Светлый фон

Не прошло и пяти минут после сделанного Рэймондом заявления, как где-то на горизонте, со стороны блокирующих город войск, одна за другой в воздух полетели сигнальные ракеты. Видный там же Семере и вовсе отбил салютом — это лучше любых слов сказало собравшимся в пункте связи о том, что объявление об автономии было встречено с ликованием. В войсках должны были начаться волнения, потом пойти парламентёры, и, пока суть да дело, Адамаса с Эженом отослали в больницу к остальным Посланникам и Цезарю, наверняка изнывающему от нетерпения узнать подробности.

Машину вёл Эжен. Как и тогда в Серебрене, стоило обстановке выйти из кризиса, он влёт избавился от усталости и загнанности, расцветая и выбираясь из собственного ледяного кокона.

— Цезаря, скорее всего, к Сейе и Рейну положили, там как раз одна свободная койка, да и столь ценных людей лучше держать вместе, — непривычно быстро говорил он, гоня машину по постепенно наполняющимся людьми улицам. — Сейя почти не приходит в сознание, но с тем, что Сати принесла, ему наверняка станет лучше. Рейн, когда я в последний раз у них был, даже разговаривает, он просто неходячий. Если Брутуса снимут быстро, им всем смогут оказать более квалифицированную помощь.

Он затормозил на ближайшей к больнице улице — уже здесь были размещены временные бараки под брезентом для раненых из союзных войск. Покинув машину, Эжен заторопился к главному входу в здание и на середине был остановлен высыпавшими ему навстречу нетяжёлыми больными и медработниками. Пройти через требующих подробностей страждущих без обстоятельной беседы оказалось невозможно. Около получаса Адамас и Эжен в два голоса рассказывали о событиях на трансляционной станции, о виденных салютах, потом народа вдруг стало в два раза больше, и Эжен решил взять их на себя. Вызвав Лихослава, он отослал с ним Адамаса, а сам остался с солдатами и врачами.

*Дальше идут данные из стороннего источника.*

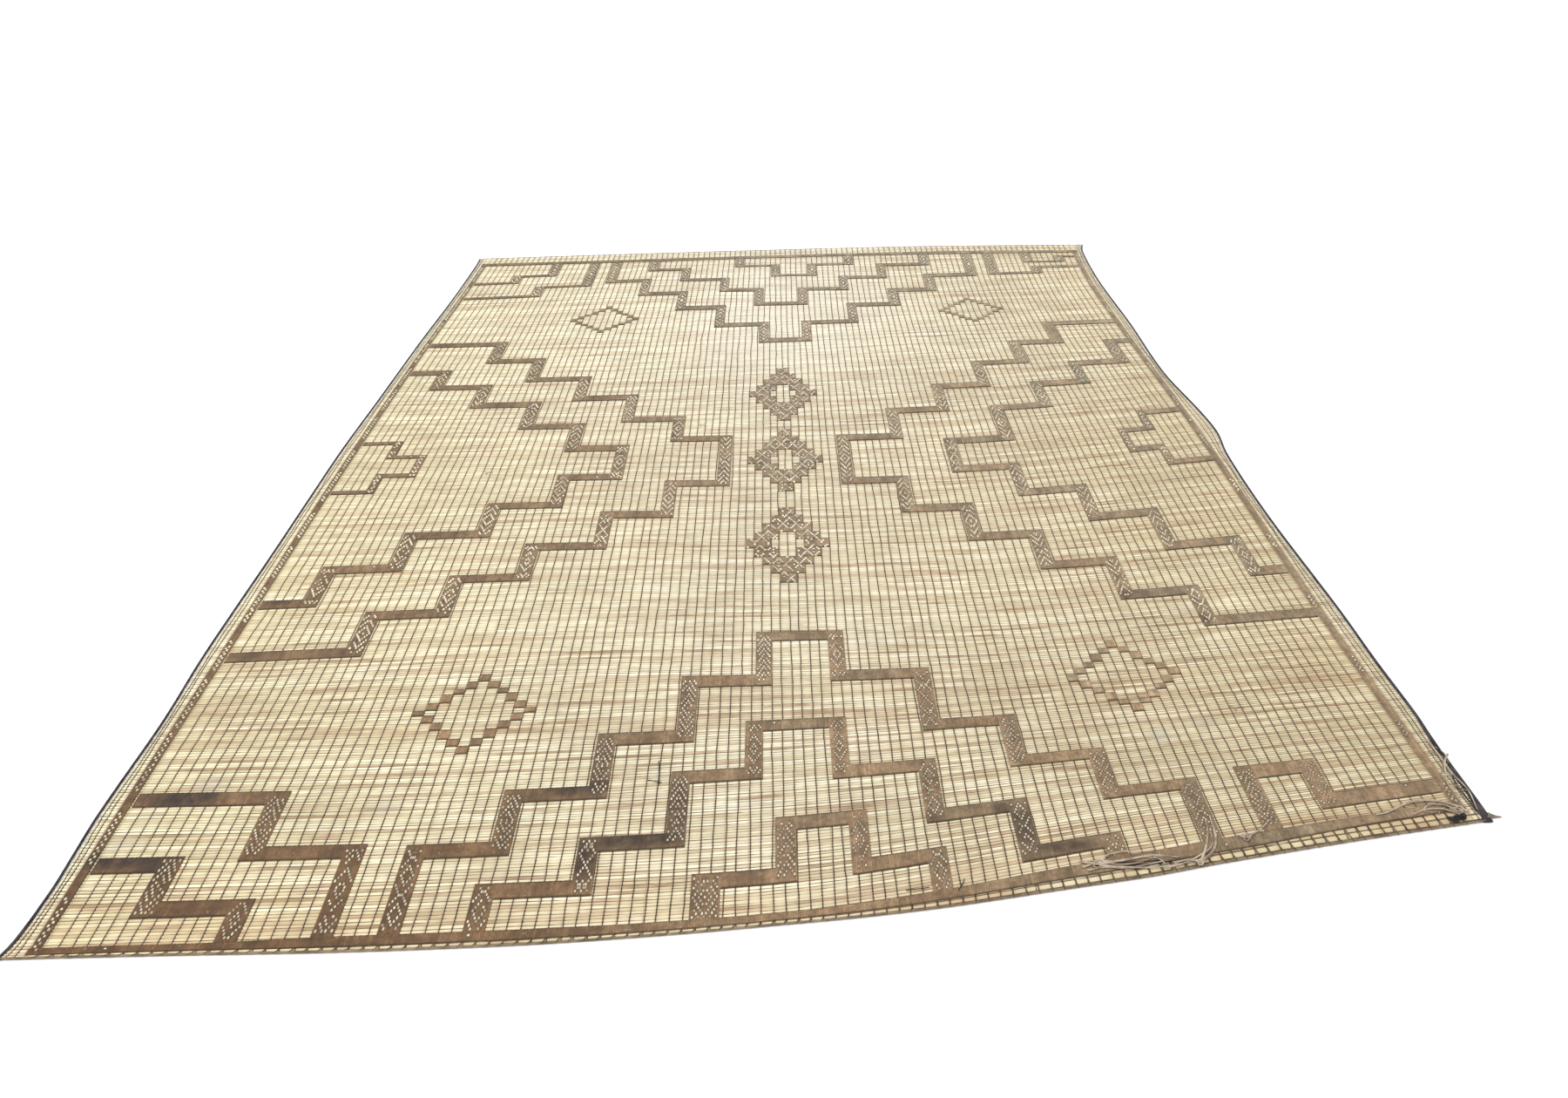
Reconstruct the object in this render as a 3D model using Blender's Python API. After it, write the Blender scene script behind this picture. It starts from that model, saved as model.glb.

Лихослав повёл было Адамаса прямо к Цезарю, но по пути хорон предложил захватить Петера, которого он, несмотря на всё ранее произошедшее в Абруде, считал частью команды и, что уж там, искренне жалел после его попытки самоубийства. В итоге в палату к двум главнокомандующим и одному начальнику личной гвардии Мессии-Дьявола они вошли вчетвером: последний Посланник — точнее, Посланница — Сати обнаружилась рядом с Петером и, само собой, присоединилась к процессии.

— Ну вот теперь точно цветник, — удовлетворённо констатировал лежащий в кровати с сильно приподнятым изголовьем Рейн. — Здравствуй, племянник!

— И тебе привет, дядя, — улыбнулся Адамас, подходя к нему, чтобы ободрительно коснуться закованной в гипс руки. В целом Рейн выглядел неплохо — и уж куда лучше лежащего по соседству Сейи, у которого на лице под бинтами был виден лишь нос, да и тот под маской. Развернувшись от него к остальным, судя по шуму двигаемых стульев, устраивающихся около Цезаря, Адамас, готовившийся начать свою собственную речь, так и замер: терас, обнажённый по пояс и с перебинтованным плечом, встал с кровати и неотрывно смотрел на напрягшегося Петера.